___ Supplied records

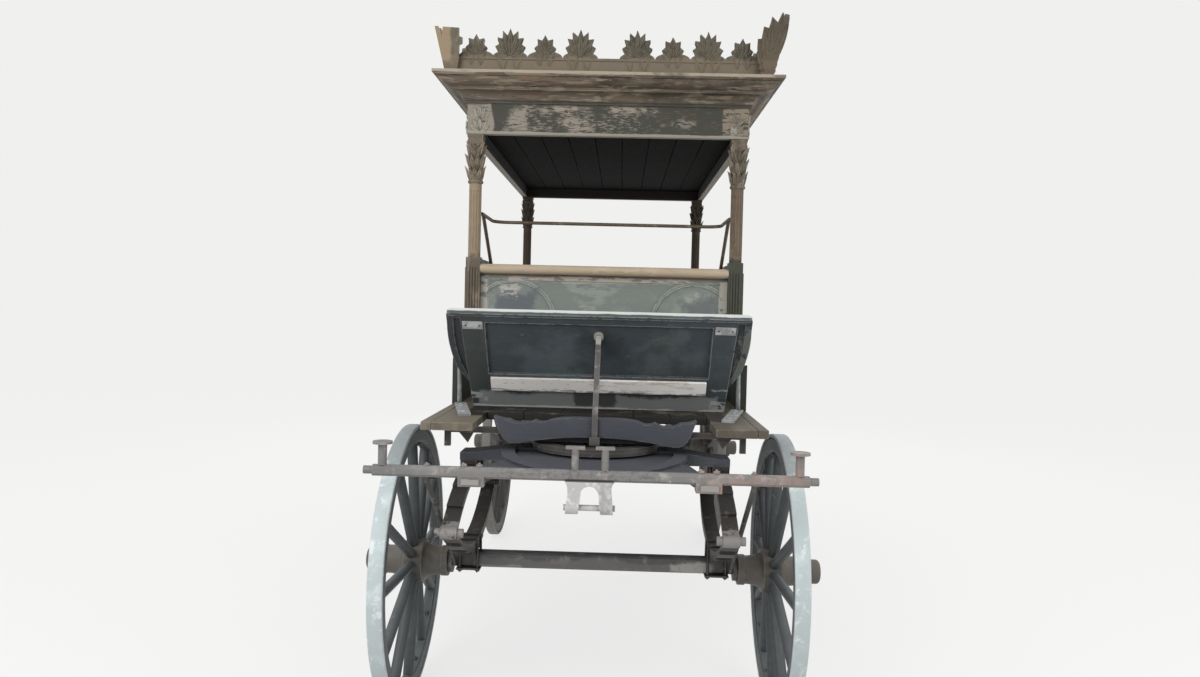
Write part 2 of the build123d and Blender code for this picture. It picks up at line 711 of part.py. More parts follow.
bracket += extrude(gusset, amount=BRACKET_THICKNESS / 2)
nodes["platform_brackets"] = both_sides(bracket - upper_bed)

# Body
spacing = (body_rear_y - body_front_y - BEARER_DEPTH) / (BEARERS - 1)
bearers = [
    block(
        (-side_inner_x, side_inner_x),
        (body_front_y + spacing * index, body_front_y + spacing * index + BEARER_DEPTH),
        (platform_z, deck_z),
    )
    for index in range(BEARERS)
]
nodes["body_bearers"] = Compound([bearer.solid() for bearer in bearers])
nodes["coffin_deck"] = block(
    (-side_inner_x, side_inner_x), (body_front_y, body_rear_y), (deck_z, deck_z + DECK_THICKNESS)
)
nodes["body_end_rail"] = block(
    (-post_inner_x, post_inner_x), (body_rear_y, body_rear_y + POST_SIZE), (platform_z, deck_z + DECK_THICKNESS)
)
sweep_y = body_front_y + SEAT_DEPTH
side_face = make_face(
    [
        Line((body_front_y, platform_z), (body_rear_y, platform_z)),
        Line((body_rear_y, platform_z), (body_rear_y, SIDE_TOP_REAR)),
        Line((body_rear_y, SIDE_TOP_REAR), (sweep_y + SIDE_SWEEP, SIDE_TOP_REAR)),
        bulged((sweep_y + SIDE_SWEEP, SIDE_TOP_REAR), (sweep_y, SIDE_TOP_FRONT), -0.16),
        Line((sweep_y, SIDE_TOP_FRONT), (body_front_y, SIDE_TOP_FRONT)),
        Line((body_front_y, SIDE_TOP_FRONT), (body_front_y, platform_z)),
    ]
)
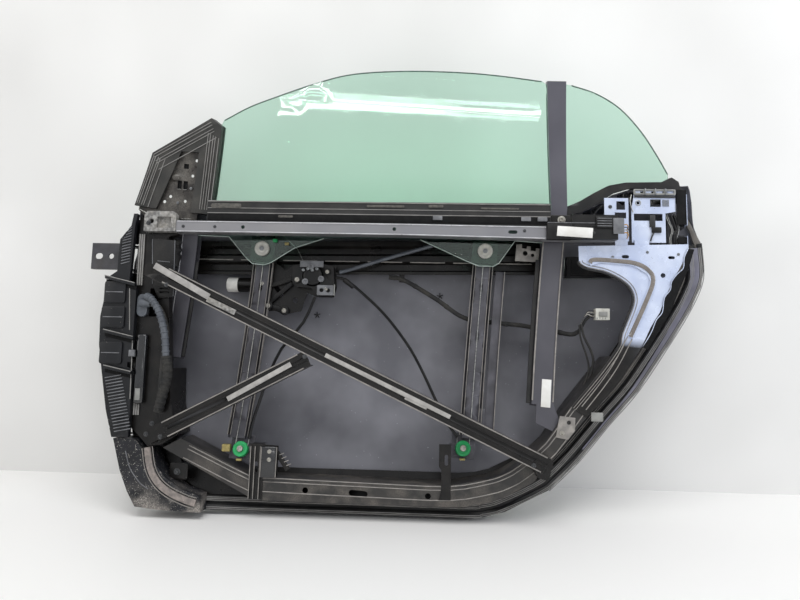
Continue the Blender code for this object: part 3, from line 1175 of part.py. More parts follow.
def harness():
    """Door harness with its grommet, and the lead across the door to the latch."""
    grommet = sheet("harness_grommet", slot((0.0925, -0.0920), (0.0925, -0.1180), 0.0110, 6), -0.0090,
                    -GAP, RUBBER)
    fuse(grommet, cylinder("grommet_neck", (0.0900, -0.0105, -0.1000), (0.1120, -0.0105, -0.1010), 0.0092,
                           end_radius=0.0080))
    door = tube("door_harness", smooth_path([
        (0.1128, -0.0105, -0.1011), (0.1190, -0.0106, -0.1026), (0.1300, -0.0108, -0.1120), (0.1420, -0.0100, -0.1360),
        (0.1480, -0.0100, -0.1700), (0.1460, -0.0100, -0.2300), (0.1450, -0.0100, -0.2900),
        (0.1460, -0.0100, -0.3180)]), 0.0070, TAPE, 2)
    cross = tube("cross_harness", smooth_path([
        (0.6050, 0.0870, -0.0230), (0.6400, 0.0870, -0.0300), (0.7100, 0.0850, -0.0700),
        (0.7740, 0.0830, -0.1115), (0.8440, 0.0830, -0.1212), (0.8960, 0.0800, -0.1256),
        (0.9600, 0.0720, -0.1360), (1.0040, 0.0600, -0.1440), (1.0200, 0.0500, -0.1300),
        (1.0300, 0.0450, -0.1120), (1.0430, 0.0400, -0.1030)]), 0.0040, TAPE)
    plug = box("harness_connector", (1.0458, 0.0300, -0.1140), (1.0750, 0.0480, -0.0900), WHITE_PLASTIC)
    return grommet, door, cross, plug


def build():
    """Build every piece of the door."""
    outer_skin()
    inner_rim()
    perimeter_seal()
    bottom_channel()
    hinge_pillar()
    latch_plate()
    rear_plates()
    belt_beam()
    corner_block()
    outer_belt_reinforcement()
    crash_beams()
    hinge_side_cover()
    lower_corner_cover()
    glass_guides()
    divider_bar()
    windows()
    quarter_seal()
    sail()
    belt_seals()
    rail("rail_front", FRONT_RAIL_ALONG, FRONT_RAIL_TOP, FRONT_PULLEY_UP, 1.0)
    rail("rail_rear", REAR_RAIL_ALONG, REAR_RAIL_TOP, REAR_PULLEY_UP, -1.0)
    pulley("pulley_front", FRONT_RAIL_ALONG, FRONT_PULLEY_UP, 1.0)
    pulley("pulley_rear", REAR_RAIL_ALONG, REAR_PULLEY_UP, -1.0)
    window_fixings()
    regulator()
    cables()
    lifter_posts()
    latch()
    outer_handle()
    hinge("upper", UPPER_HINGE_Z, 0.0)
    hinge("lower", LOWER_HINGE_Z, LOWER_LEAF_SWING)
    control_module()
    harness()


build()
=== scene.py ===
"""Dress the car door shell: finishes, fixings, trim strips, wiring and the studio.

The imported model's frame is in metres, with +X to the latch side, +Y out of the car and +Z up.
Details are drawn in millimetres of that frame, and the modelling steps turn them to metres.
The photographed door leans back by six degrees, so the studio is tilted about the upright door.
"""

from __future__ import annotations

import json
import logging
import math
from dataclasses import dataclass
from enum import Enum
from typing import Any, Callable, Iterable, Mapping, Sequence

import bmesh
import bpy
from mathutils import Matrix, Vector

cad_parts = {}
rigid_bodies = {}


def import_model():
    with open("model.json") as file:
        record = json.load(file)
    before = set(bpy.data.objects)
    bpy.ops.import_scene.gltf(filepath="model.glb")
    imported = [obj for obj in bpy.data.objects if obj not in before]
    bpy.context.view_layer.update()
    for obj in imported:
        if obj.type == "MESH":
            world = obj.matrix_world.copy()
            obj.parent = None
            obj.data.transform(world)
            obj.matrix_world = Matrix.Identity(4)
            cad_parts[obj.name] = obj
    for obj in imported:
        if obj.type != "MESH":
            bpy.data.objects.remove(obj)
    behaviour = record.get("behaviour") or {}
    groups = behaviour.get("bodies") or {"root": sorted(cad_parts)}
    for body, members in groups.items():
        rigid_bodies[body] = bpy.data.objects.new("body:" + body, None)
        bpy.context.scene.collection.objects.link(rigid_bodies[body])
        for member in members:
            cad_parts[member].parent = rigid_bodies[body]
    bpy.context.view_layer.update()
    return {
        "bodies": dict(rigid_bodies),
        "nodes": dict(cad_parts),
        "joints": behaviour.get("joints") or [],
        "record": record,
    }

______

**What the exercise asks:** Your task is to transcribe only the lines from the line containing "quarter_seal()" through the line containing "cad_parts[obj.name] = obj", word for word.

**Solution to this exercise:**
    quarter_seal()
    sail()
    belt_seals()
    rail("rail_front", FRONT_RAIL_ALONG, FRONT_RAIL_TOP, FRONT_PULLEY_UP, 1.0)
    rail("rail_rear", REAR_RAIL_ALONG, REAR_RAIL_TOP, REAR_PULLEY_UP, -1.0)
    pulley("pulley_front", FRONT_RAIL_ALONG, FRONT_PULLEY_UP, 1.0)
    pulley("pulley_rear", REAR_RAIL_ALONG, REAR_PULLEY_UP, -1.0)
    window_fixings()
    regulator()
    cables()
    lifter_posts()
    latch()
    outer_handle()
    hinge("upper", UPPER_HINGE_Z, 0.0)
    hinge("lower", LOWER_HINGE_Z, LOWER_LEAF_SWING)
    control_module()
    harness()


build()
=== scene.py ===
"""Dress the car door shell: finishes, fixings, trim strips, wiring and the studio.

The imported model's frame is in metres, with +X to the latch side, +Y out of the car and +Z up.
Details are drawn in millimetres of that frame, and the modelling steps turn them to metres.
The photographed door leans back by six degrees, so the studio is tilted about the upright door.
"""

from __future__ import annotations

import json
import logging
import math
from dataclasses import dataclass
from enum import Enum
from typing import Any, Callable, Iterable, Mapping, Sequence

import bmesh
import bpy
from mathutils import Matrix, Vector

cad_parts = {}
rigid_bodies = {}


def import_model():
    with open("model.json") as file:
        record = json.load(file)
    before = set(bpy.data.objects)
    bpy.ops.import_scene.gltf(filepath="model.glb")
    imported = [obj for obj in bpy.data.objects if obj not in before]
    bpy.context.view_layer.update()
    for obj in imported:
        if obj.type == "MESH":
            world = obj.matrix_world.copy()
            obj.parent = None
            obj.data.transform(world)
            obj.matrix_world = Matrix.Identity(4)
            cad_parts[obj.name] = obj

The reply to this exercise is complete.